12th February 2020 | Information | Debbie Phillips
With the recurring demand for social housing, we take a look at the history of social housing and how the demand and delivery have changed over the last 100 years.
A variety of construction methods have been used to deliver social housing over the decades including prefab houses, quick assemble concrete housing and high-density blocks of flats. The underlying principle of social housing has always been to provide adequate housing for all and to ensure there is good quality affordable housing for low-income households.
Social housing was previously known as council housing as it was predominantly supplied and managed by councils but over the years housing associations have taken on a bigger role in providing and managing housing.
The delivery of social housing in the UK has been dictated by government policies and legislation. Driven by an alternating emphasis on the need to build housing in the face of shortages, and the need to replace inadequate housing. The priority of these two focuses has influenced the number of new builds and the type and quality of construction implemented to deliver them.
Housing for the Working Classes Act, facing pressure to address poor, overcrowded housing conditions of the Working Class. Parliament passed legislation giving councils power to clear unplanned high-density neighbourhoods and build housing in the worst affected areas. By the beginning of the first world war, 24,000 council houses were built in and around London providing Common Lodging Houses for those most in need.
The Housing and Town Planning Act, following the First World War Britain faced a massive shortage of housing. Councils were given the responsibility to plan and provide homes for the nation and soldiers returning from war with Lloyd Geroge’s famous promise of ‘homes fit for heroes’ setting high building standards. The Housing Act of 1919 was the first to receive government funding and set the precedent for large-scale council-provided housing.
Prefabricated Housing program, following the Second World War Britain faced its worst housing shortage with thousands of homes damaged or destroyed by heavy bombing. An estimated 750,000 new homes were needed across the UK. Winston Churchill favoured the use of prefabricated homes to quickly deliver housing as a stopgap until permanent housing could be organised. Just weeks after the war had ended, factories previously used to build Aeroplanes were converted to manufacture prefabricated homes. It took as little as 40 hours to assemble a single storey, two-bedroom house complete with plumbing and heating. Over 156,000 ‘prefabs’ were built some of which are still lived in today.
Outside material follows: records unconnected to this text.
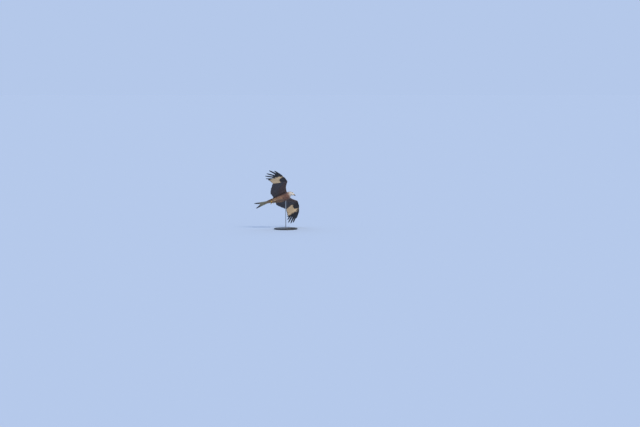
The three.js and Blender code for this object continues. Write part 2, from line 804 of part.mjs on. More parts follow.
function foot(mirror) {
  const flip = (p) => at(p[0], mirror * p[1], p[2]);
  const [from, to] = [flip(TARSUS.from), flip(TARSUS.to)];
  const pieces = [limb([from, from.clone().lerp(to, 0.5), to], TARSUS.radii, TOE_SIDES, at(0, 1, 0))];
  const claws = {};
  for (const toe of TOES) {
    const turn = rad(toe.turn * mirror);
    const level = at(-Math.cos(turn), -Math.sin(turn), 0);
    const left = at(Math.sin(turn), -Math.cos(turn), 0);
    const run = curlPoints(to, level, toe.length, toe.lean, toe.curl);
    const radii = TOE_SHAPE.map((share) => share * toe.radius);
    pieces.push(limb(run, radii, TOE_SIDES, left));
    const lean = toe.lean + toe.curl;
    const tip = run[CURL_STEPS].clone().addScaledVector(level, 2 * GAP * Math.cos(rad(lean)));
    tip.z -= 2 * GAP * Math.sin(rad(lean));
    const claw = curlPoints(tip, level, toe.claw, lean, CLAW_CURL);
    claws[toe.name] = limb(claw, CLAW_RADII, CLAW_SIDES, left);
  }
  return { foot: joined(pieces), claws };
}

function stand(torsoWorld, aim) {
  const profile = [
    [0, 0],
    [BASE_RADIUS, 0],
    [BASE_RADIUS, BASE_HEIGHT - BASE_BEVEL],
    [BASE_RADIUS - BASE_BEVEL, BASE_HEIGHT],
    [0, BASE_HEIGHT],
  ].map(([x, y]) => new THREE.Vector2(x, y));
  const base = new THREE.LatheGeometry(profile, BASE_SIDES).rotateX(rad(90));
  const length = aim.z - BASE_HEIGHT - GAP;
  const shaft = new THREE.CylinderGeometry(ROD_RADIUS, ROD_RADIUS, length, ROD_SIDES).rotateX(rad(90));
  shaft.translate(0, 0, BASE_HEIGHT + GAP + length / 2);
  return { base: solidOf(base), rod: largest(solidOf(shaft).subtract(torsoWorld)) };
}

function mesh(name, solid, finish) {
  const [color, roughness, metalness] = FINISH[finish];
  const material = new THREE.MeshStandardMaterial({ color, roughness, metalness });
  const made = new THREE.Mesh(geometryOf(solid), material);
  made.name = name;
  return made;
}

function build() {
  const object = new THREE.Group();
  const bird = new THREE.Group();
  object.add(bird);
  bird.rotation.order = "ZYX";
  bird.rotation.set(rad(-BANK), rad(-CLIMB), rad(HEADING));
  const aim = at(...ROD_STEP).applyEuler(bird.rotation);
  bird.position.set(-aim.x, -aim.y, SHOULDER_HEIGHT);
  bird.updateMatrix();

  const body = bodyWhole();
  const room = bodyWhole(GAP);
  bird.add(mesh("torso", cutAhead(cutBehind(body, tailCut), NECK_CUTS[0]), "body_plumage"));
  bird.add(mesh("neck", cutAhead(cutBehind(body, NECK_CUTS[0]), NECK_CUTS[1]), "head_plumage"));
  bird.add(mesh("head", head(body), "head_plumage"));
  const beak = bill();
  bird.add(mesh("cere", beak.cere, "cere_skin"));
  bird.add(mesh("bill_upper", beak.upper, "bill_horn"));
  bird.add(mesh("bill_lower", beak.lower, "bill_horn"));
  bird.add(mesh("tail", tail(body), "tail_feathers"));
  for (const [side, mirror] of [
    ["left", 1],
    ["right", -1],
  ]) {
    bird.add(mesh("eye_" + side, ball(eyeCentre(mirror), EYE.radius), "eye"));
    const { arm, hand } = wing(side, room);
    bird.add(mesh("wing_" + side + "_arm", arm, "flight_feathers"));
    bird.add(mesh("wing_" + side + "_hand", hand, "flight_feathers"));
    bird.add(mesh("leg_" + side, thigh(mirror, room), "body_plumage"));
    const made = foot(mirror);
    bird.add(mesh("foot_" + side, made.foot, "foot_skin"));
    for (const [toe, claw] of Object.entries(made.claws)) {
      bird.add(mesh("claw_" + side + "_" + toe, claw, "claw_horn"));
    }
  }
  const torsoRoom = solidOf(geometryOf(room).applyMatrix4(bird.matrix));
  const { base, rod } = stand(torsoRoom, aim.clone().setZ(aim.z + SHOULDER_HEIGHT));
  object.add(mesh("stand_base", base, "stand_base"));
  object.add(mesh("stand_rod", rod, "stand_rod"));
  return object;
}

export default build();
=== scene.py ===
# A life-size red kite in gliding flight, banked to its left on a plain display stand.
# Sizes are in millimetres and degrees in the bird's own level frame, +X forward, +Y to its left and +Z up,
# from a point midway between its shoulders. Each piece is turned into its bank, in metres, as it is made.
import itertools
import math

import bmesh
import bpy
import numpy as np
from mathutils import Euler, Matrix, Vector


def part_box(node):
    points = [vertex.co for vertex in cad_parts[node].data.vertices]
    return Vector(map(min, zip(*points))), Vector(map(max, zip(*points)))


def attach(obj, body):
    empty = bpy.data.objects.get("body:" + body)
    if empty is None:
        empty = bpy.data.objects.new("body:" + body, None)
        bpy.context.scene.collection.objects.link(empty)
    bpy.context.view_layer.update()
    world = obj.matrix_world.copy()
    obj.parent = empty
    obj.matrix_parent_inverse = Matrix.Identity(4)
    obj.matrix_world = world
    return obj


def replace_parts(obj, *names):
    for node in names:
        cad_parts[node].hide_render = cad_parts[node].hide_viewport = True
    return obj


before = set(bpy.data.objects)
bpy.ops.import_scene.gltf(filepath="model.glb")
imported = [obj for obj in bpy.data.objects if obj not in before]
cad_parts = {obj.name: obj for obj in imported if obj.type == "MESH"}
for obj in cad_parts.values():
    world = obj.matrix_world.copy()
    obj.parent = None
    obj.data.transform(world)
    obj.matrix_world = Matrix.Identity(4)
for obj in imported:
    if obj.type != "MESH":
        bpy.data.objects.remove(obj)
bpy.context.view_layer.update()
draws = np.random.default_rng(23)

MM = 0.001
SIDES = {"left": 1, "right": -1}

# How the bird is held
BANK = 41
CLIMB = 19.5
HEADING = -1.8
SHOULDER_HEIGHT = 482
ROD_AIM = np.array((-14.0, 28.0, -24.0))
# The stand's rounded edges, the turns of its rim, its plain middle and how far the rod runs on, in metres
STAND = {"rim": 0.004, "foot_rim": 0.0015, "turns": (1.2, 0.9, 0.6, 0.3, 0), "middle": 0.03, "sunk": 0.004}

# The camera: how far below the horizon it looks, how far off it is, how wide its view is at the bird, and
# where its middle lies from the bird's shoulders, to the right and up, in metres
CAMERA_DROP = 4.0
CAMERA_FAR = 25.0
VIEW_WIDE = 9.027
VIEW_MIDDLE = (0.4829, -0.2575)
VIEW_END = 2000
SENSOR = 36.0
FLOOR_HALF = 600

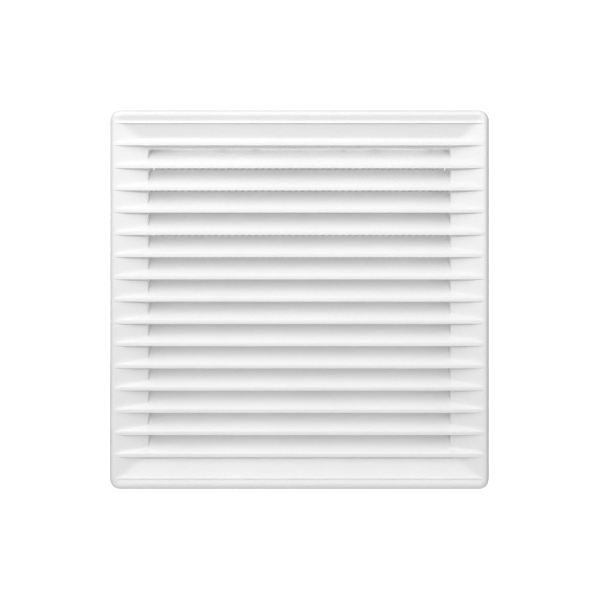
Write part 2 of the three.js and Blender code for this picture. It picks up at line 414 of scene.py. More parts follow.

The peak of council house building. Still facing a housing shortage, a Conservative government pledge to build 300,000 new homes a year. Harold Macmillan was appointed as housing minister and stepped up the delivery of new housing. Councils complete 198,210 homes, the most ever built on record. Precast reinforced concrete (PRC) houses were a quick and low-cost construction method used to build a number of council houses. With growing city populations and derelict bombed-out sites still vacant following the war. Blocks of high-density flats were constructed from steel and concrete as another quick and low-cost housing solution for councils.
The Right to Buy. The number of Council houses dropped substantially after Margaret Thatcher implemented the right to buy. The new policy enabled council tenants to buy their council-owned homes at discounted rates. An estimated 1.5 million homes were sold off and only a small number of new houses were built leaving a shortage of council housing.
The Housing Act in 1988, initiated mixed funding for housing associations and made it easier for councils to transfer housing stock to associations to be privately managed. This paved the way for housing associations, rather than councils, to become the main provider of council housing, or what is now known as ‘social housing’.
The Localism Act 2011, councils are given the power to retain rental income for self-financing and have the flexibility to establish long-term housing plans.
Housing Minister, Esther McVey campions Modern Methods of Construction and dedicates a major funding investment of £30 million to back the use of modular homes in order to reach the government’s target of building 300,000 new homes a year. The housing minister has said she wants to see MMC being used more in the UK housing industry to drive forward innovation, and to help the government deliver a new generation of green homes.
Modern methods of construction available in 2020 such as offsite construction and modular construction means that long and short-term solutions can be delivered to meet the demand for social housing. Putting an end to the housing crisis that Britain has been facing for decades.
Prefabricated houses that are manufactured off-site in factory conditions provide skilled jobs. As well as delivering projects on shorter lead times compared with more traditional construction methods, and without the hassles of a longstanding construction site that is liable to unpredictable weather.
Modular developments offer flexibility on scale and location. For example, ISO Spaces modular developments are permanently portable and can be scaled up or down and relocated as and when required. The portable nature of modular construction also means that projects can be built on sites that are not suitable or accessible for traditional build methods.